A run of records:
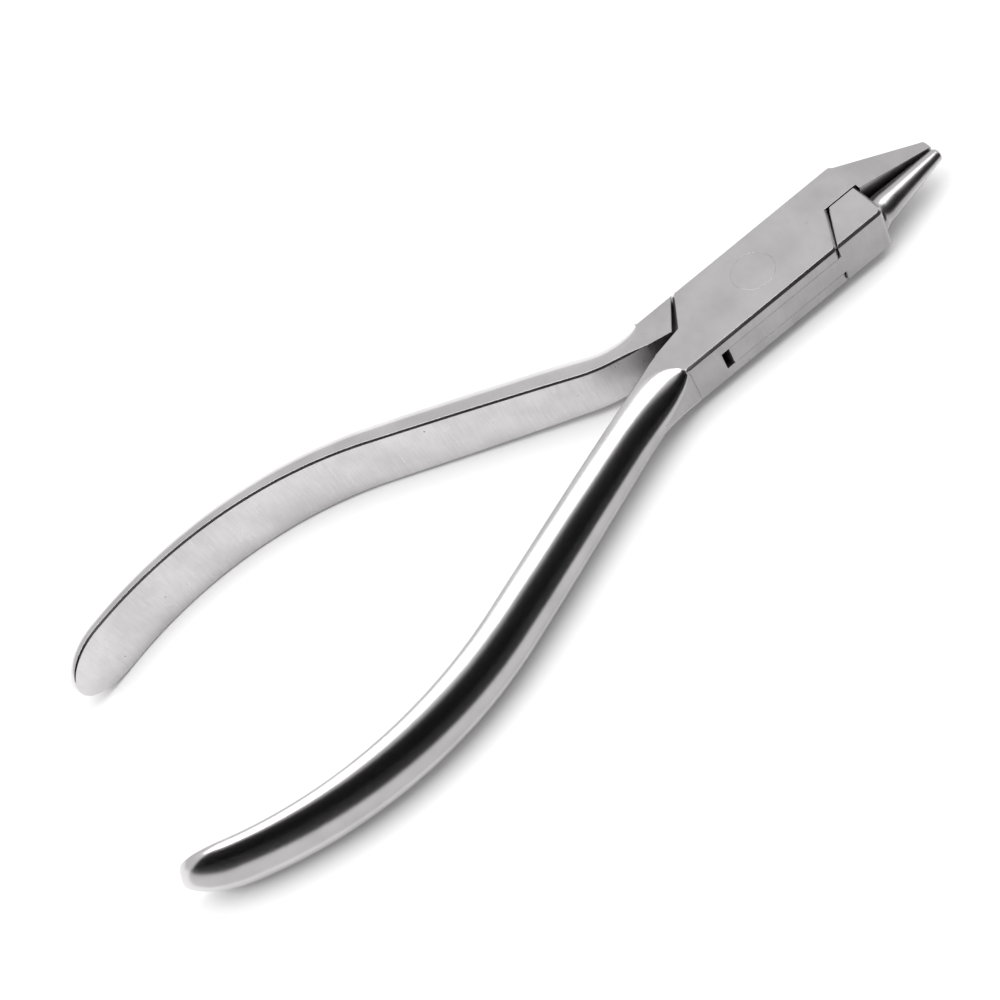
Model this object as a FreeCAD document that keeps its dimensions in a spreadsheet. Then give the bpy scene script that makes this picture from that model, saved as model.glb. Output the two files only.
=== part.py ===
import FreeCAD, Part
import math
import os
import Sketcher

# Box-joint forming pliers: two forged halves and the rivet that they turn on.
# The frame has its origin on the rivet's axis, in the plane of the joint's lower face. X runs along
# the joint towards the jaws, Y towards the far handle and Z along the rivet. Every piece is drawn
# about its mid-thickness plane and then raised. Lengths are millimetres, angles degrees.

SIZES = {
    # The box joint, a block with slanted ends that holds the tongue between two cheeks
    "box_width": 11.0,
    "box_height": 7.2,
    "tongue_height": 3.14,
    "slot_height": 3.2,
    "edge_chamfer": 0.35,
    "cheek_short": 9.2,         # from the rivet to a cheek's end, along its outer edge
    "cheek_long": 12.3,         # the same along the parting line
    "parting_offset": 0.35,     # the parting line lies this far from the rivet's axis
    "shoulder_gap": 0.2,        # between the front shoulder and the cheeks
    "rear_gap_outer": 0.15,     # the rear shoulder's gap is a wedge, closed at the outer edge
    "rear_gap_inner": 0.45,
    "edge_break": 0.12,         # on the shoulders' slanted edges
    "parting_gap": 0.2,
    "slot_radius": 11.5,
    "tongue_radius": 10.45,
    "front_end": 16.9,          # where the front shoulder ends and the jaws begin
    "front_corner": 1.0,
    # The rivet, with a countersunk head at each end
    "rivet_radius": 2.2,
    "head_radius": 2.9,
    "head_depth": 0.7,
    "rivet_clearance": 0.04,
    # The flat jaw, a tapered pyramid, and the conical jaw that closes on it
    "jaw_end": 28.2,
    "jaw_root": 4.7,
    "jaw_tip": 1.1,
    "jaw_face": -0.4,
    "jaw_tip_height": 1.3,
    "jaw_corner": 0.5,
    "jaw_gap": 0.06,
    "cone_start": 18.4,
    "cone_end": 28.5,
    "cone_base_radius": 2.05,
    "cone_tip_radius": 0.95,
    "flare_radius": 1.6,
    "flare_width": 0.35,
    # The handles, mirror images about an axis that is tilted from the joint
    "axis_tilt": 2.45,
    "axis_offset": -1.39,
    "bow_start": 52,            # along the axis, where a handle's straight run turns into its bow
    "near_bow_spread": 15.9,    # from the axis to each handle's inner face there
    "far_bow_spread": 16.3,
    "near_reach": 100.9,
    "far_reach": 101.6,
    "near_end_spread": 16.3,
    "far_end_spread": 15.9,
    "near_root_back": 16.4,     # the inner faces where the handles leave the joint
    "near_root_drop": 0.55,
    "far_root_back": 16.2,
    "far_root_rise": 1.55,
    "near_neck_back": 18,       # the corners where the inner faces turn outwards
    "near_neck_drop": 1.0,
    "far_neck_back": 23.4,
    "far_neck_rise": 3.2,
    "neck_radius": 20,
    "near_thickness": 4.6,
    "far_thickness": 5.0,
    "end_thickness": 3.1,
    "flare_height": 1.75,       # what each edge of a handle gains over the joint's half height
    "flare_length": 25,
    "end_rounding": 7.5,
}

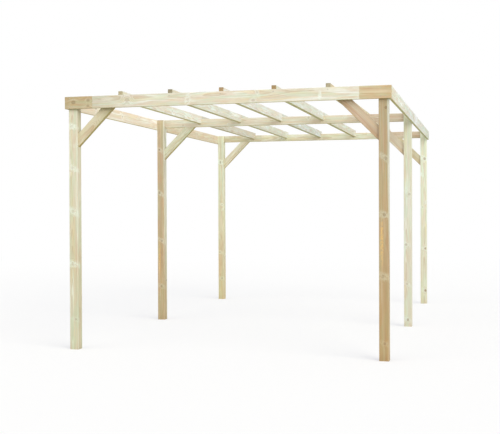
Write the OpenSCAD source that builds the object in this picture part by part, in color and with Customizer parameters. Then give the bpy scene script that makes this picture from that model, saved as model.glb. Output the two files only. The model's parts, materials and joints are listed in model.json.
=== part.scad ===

* Task prompt
Pick out every line above that contains the word "Output" and copy it.

* Answer to this exercise
Model this object as a FreeCAD document that keeps its dimensions in a spreadsheet. Then give the bpy scene script that makes this picture from that model, saved as model.glb. Output the two files only.
Write the OpenSCAD source that builds the object in this picture part by part, in color and with Customizer parameters. Then give the bpy scene script that makes this picture from that model, saved as model.glb. Output the two files only. The model's parts, materials and joints are listed in model.json.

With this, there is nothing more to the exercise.